The Lady Footballers’ Visit

We are a peculiar people, or rather, I should say, more curious than peculiar.

When the announcement was made that the original lady footballers were to visit Belfast, it raised a hum of excitement that never was experienced on the occasion of an international match, so much so as to draw 10,000 strong of a crowd to the Cliftonville ground.

The dear ‘wee’ things who have been disporting their ‘manly’ forms to the game of the critical Englishman and the hyper-critical Scot during the past few months felt they must see us, and accordingly they arrived by the ‘Adder’ on Wednesday and put up at the Hotel Shaftesbury, College Square North, where Mr Hicks attended to them.

At first sight the Ladies did not strike me as being able to tackle our winter pastime and, were, to say the least of it, in point of stature, a most uneven lot.

The goalkeepers and backs (for here let me say the ladies played the best code of the two – Association) being perhaps an exception.

It was a quarter of an hour late, or 7.45, before the game was started, the Reds attacking the pavilion goal, for in a case of this sort it does not matter much who wins the toss.

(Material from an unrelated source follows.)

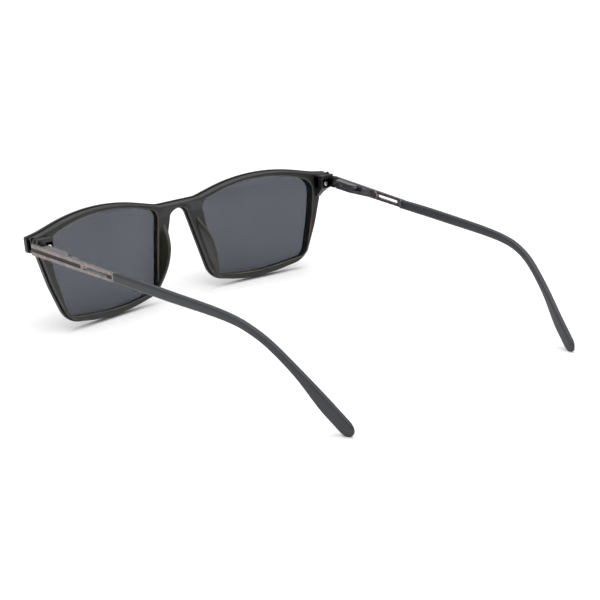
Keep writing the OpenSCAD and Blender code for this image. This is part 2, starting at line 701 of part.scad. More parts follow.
// Faces of a tube with a blind hole down its middle: rings of the outside, then rings of the hole
function sleeve_faces(outer, inner, n) =
    let (m = outer * n)
    concat(
        [for (j = [0:n - 1]) [(j + 1) % n, j, m + j, m + (j + 1) % n]],
        [for (k = [0:outer - 2]) for (j = [0:n - 1])
            [k * n + j, k * n + (j + 1) % n, (k + 1) * n + (j + 1) % n, (k + 1) * n + j]],
        [[for (j = [0:n - 1]) (outer - 1) * n + j]],
        [for (k = [0:inner - 2]) for (j = [0:n - 1])
            [m + (k + 1) * n + j, m + (k + 1) * n + (j + 1) % n, m + k * n + (j + 1) % n, m + k * n + j]],
        [[for (j = [n - 1:-1:0]) m + (inner - 1) * n + j]]
    );
arm_stations = concat([for (k = [0:(arm_last - 1) * arm_steps]) k / arm_steps],
    [for (k = [1:8]) arm_last - 1 + (1 - tip_s) + tip_s * sin(90 * k / 8)]);
core_stations = [for (k = [0:(arm_last - 2) * 3]) k / 3];

module temple_arm(side) {
    outside = [for (s = arm_stations) each outer_ring(s)];
    hole = [for (s = concat(core_stations, [core_stations[len(core_stations) - 1] + core_end_gap]))
        each core_ring(s, core_gap)];
    color("#4b4d53") on_side(side) polyhedron(concat(outside, hole),
        sleeve_faces(len(arm_stations), len(core_stations) + 1, arm_sides), convexity = 8);
}
module arm_core(side) {
    lead = ferrule_l * [sin(temple_yaw), -cos(temple_yaw), 0];
    front_ring = [for (p = core_ring(0, 0)) p + lead];
    points = concat(front_ring, [for (s = core_stations) each core_ring(s, 0)]);
    color("#a8a9ab") on_side(side) polyhedron(points, tube_faces(len(core_stations) + 1, arm_sides),
        convexity = 8);
}
module arm_ferrule(side) {
    color("#c9c6c2") on_temple(side) difference() {
        translate([-arm_t, bar_l, bar_mid_at(bar_l) - bar_rear_h / 2])
            cube([arm_t, ferrule_l - core_gap, bar_rear_h]);
        translate([-arm_t / 2 - core_t / 2 - core_gap, bar_l - 1, bar_mid_at(bar_l) - core_w / 2 - core_gap])
            cube([core_t + 2 * core_gap, 3, core_w + 2 * core_gap]);
    }
}

front_frame();
lens(left);  // lens_left
lens(right);  // lens_right
frame_magnets();
hinge_leaf(left);  // hinge_leaf_left
hinge_leaf(right);  // hinge_leaf_right
leaf_screw(left);  // leaf_screw_left
leaf_screw(right);  // leaf_screw_right
hinge_screw(left);  // hinge_screw_left
hinge_screw(right);  // hinge_screw_right
clip_frame();
clip_lens(left);  // clip_lens_left
clip_lens(right);  // clip_lens_right
clip_magnets();
temple_bar(left);  // temple_bar_left
temple_bar(right);  // temple_bar_right
bar_inlay(left);  // bar_inlay_left
bar_inlay(right);  // bar_inlay_right
spring_housing(left);  // spring_housing_left
spring_housing(right);  // spring_housing_right
hinge_slider(left);  // hinge_slider_left
hinge_slider(right);  // hinge_slider_right
spring_bush(left);  // spring_bush_left
spring_bush(right);  // spring_bush_right
hinge_spring(left);  // hinge_spring_left
hinge_spring(right);  // hinge_spring_right
housing_screw(left);  // housing_screw_left
housing_screw(right);  // housing_screw_right
arm_ferrule(left);  // arm_ferrule_left
arm_ferrule(right);  // arm_ferrule_right
arm_core(left);  // arm_core_left
arm_core(right);  // arm_core_right
temple_arm(left);  // temple_arm_left
temple_arm(right);  // temple_arm_right
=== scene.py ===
"""Spectacles with a magnetic clip of sun lenses, standing on a pale studio floor.

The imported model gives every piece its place. The front, the clip and the nose pads are modelled
again here with rounded edges, and the metal and plastic of the temples get softened edges.
Sizes are in millimetres until they are placed, and in metres after that.
"""

from __future__ import annotations

import json
import logging
import math
from dataclasses import dataclass, field
from enum import Enum, IntEnum
from typing import Sequence

import bmesh
import bpy
from mathutils import Matrix, Vector


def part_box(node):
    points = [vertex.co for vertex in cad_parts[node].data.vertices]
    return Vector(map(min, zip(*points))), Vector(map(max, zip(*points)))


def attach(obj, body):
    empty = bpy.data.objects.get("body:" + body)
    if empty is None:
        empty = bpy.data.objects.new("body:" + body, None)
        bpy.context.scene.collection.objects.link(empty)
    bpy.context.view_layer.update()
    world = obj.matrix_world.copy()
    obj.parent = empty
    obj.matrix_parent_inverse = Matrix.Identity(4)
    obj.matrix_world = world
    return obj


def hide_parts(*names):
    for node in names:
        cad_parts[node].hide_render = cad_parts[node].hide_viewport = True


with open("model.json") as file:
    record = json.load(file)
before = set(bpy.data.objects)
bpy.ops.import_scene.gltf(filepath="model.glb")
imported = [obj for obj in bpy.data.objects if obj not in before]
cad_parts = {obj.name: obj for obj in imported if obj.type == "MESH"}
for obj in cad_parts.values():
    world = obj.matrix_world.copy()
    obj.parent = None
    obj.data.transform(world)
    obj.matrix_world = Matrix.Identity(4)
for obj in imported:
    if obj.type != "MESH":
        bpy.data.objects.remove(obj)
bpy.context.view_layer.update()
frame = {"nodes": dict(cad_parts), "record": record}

MM = 0.001
log = logging.getLogger("spectacles")


class Side(Enum):
    """The wearer's left or right, with the sign of x on that side."""

    LEFT = 1
    RIGHT = -1

    @property
    def word(self) -> str:
        """The side's name as it ends a node's name."""
        return self.name.lower()


# ---- outlines --------------------------------------------------------------------------


@dataclass(frozen=True)
class Corner:
    """A corner of an outline, across and up the front in mm, rounded by its radius."""

    across: float
    up: float
    radius: float = 0.0

    @property
    def point(self) -> Vector:
        """The corner before it is rounded."""
        return Vector((self.across, self.up))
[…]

Cries of “go on Linfield and Cliftonville”, for it was Blues v Reds, was heard all over the field.

The Blues had the best forwards; but what defects the Reds attacking department had was amply atoned for by the capital display of outside-left work done by ‘little Daisy’, whom a few of the crowd were a bit dubious of as regards sex, owing to Daisy’s lively movements.

Be this so or not, the latter made the Blues’ custodian kick and punt out, and she was the girl to do it, her drop-kicks being quite artistic and making Tom Scott, our international custodian, blush in consequence.

As a result of a cute manoeuvre of the aforementioned ‘kid’, the Reds, amidst tumultuous cheers, shot a goal. There is no use in worrying one with the details, as that was all the scoring, the Reds winning by a goal to nil.

We must say candidly the teams played much better than we anticipated and all round did capitally.

Of course the display only served to make the more enthusiastic ones wish it had been Linfield v Cliftonville but they must ‘bide a wee’.

I do not know what the gate totalled but neither the ladies nor Cliftonville would lose by the visit. There was a beautiful ‘break’ at the unreserved gate and about a cool thousand got in free. This is mere detail when the crowd tots up to a matter of 10,000 with perhaps 5,000 more wanting in.

Our wish to see ‘ye faire ones’ here has been gratified, but as a show of football it was a failure, which can only be expected.


Perhaps indicative of prevailing attitudes of the time was that, in a letter of complaint, ‘Mrs Graham’ – who had been the Blue team’s goalkeeper during the game – wrote to Ulster Football & Cycling News not to list grievance at the condescending tone of the article or the unnecessary conjecture about the participants’ appearance, but instead to take issue with the awarding of the contest’s only goal.

While the author of the piece insisted that “there is no use in worrying one with the details”, Mrs Graham, who was also the captain of her team, insisted that she had deliberately allowed the ball to cross the line because she knew the scorer was in an offside position – only for the referee to disagree.

“Mr Referee informed me, when I claimed, that I had ‘played the ball’ and allowed a goal,” she wrote.

“This might have been according to the now obsolete reading of the rule, but not as I or any of the League clubs in Great Britain understand it as at present given.”

Though disagreements with officialdom remain an almost integral part of the modern day game, thankfully attitudes towards women in football have moved on – and Cliftonville Football Club are proud of the part Solitude played in helping Irish sport take its first step down that road some 127 years ago.